Как только ревность обнаружена, она рассматривается вызвавшей ее женщиной, как недоверие, которое дает право обманывать. Кроме того, при наших попытках выведать что-нибудь, мы первые прибегаем к лжи, к обману. Андре, Эме клянутся нам держать язык за зубами, — но сдержат ли они свое слово? Блок не давал никаких обещаний, потому что ничего не знал; таким образом достаточно Альбертине обменяться несколькими словами с каждым из троих, и она при помощи того, что Сен-Лу назвал бы «перекрестным допросом», узнает, что мы лжем ей, притворяясь равнодушными к ее действиям и нравственно неспособными устраивать за ней слежку. Таким образом, — приходя на смену, когда дело касалось поведения Альбертины, моему привычному безграничному сомнению, слишком неопределенному для того, чтобы оставаться болезненным (для ревности оно то же, что для горя начало забвения, когда успокоение рождается смутностью воспоминаний), — отрывочные ответы, приносимые мне Андре, тотчас же возбуждали новые вопросы; исследуя клочок простиравшейся вокруг меня обширной области, я успевал лишь немножко отодвинуть то непознаваемое, каковым является для нас реальная жизнь другого лица, когда мы пытаемся представить эту жизнь в ее подлинной сущности. Я продолжал расспрашивать Андре, между тем как Альбертина из скромности и желания дать мне (догадывалась ли она об этом?) возможность побеседовать с Андре обстоятельно продолжала переодеваться в своей комнате. «Мне кажется, что дядя и тетя Альбертины меня очень любят», — опрометчиво заявлял я Андре, упуская из виду особенности ее характера.

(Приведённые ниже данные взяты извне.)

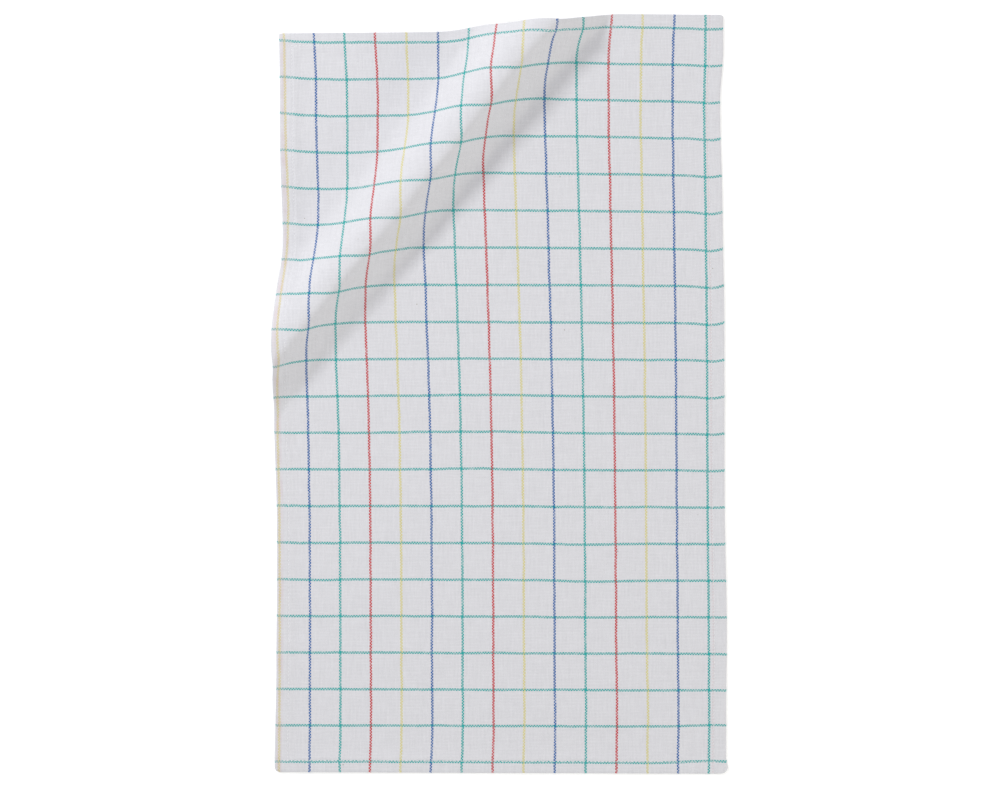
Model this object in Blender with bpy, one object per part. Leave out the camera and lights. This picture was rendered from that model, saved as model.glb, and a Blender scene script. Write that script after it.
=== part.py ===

Ее скучное лицо тотчас же мрачнело; как скисший сироп оно казалось навсегда помутневшим. Складка ее губ делалась горькой. У Андре ничего не оставалось от юного веселья, которому, подобно всей девичьей «ватаге», несмотря на свою болезненность, она предавалась в год моего первого пребывания в Бальбеке; теперь (правда, с тех пор Андре на несколько лет постарела) это веселье быстро у нее пропало. Но я невольно оживлял ее, когда она собиралась уходить домой обедать. «Один мой знакомый ужасно мне вас расхваливал», — говорил я ей. Тотчас же луч радости озарял ее взор, казалось, что она меня неподдельно любит. Она избегала смотреть мне в лицо, но улыбалась в пространство, и глаза ее становились вдруг совсем круглыми. «Кто же это?» — спрашивала она с наивным и жадным интересом. Я говорил ей и, кто бы это ни оказался, она бывала счастлива.
Потом наступал час, когда ей нужно было уходить, Андре меня покидала. Ко мне возвращалась Альбертина; она была в домашнем наряде, в красивом пеньюаре из крепдешина или в японском платье, описание которых я раздобыл у герцогини Германтской; некоторые дополнительные подробности сообщила мне г-жа Сван в письме, начинавшемся такими словами: «После продолжительного вашего исчезновения я подумала, читая ваше письмо относительно моих tea gown, что получила известие от выходца с того света».
Альбертина была обута в черные туфли с бриллиантами (Франсуаза гневно называла их калошами), похожие на те, что через окно гостиной она видела по вечерам на герцогине Германтской, а немного попозже Альбертина приходила ко мне в домашних туфлях без задка, иногда из золоченой кожи, иногда подбитых мехом шиншила, вид которых был мне сладок, потому что они являлись как бы знаками (чего нельзя было бы сказать о других туфлях) ее совместной со мной жизни. У нее были также вещи, полученные не от меня, например, красивое золотое кольцо. Я восхищался выгравированными на нем распущенными орлиными крыльями. «Это подарок тети, — сказала мне она. — Все же она иногда бывает ко мне мила. Кольцо это меня старит, потому что было подарено, когда мне исполнилось двадцать лет».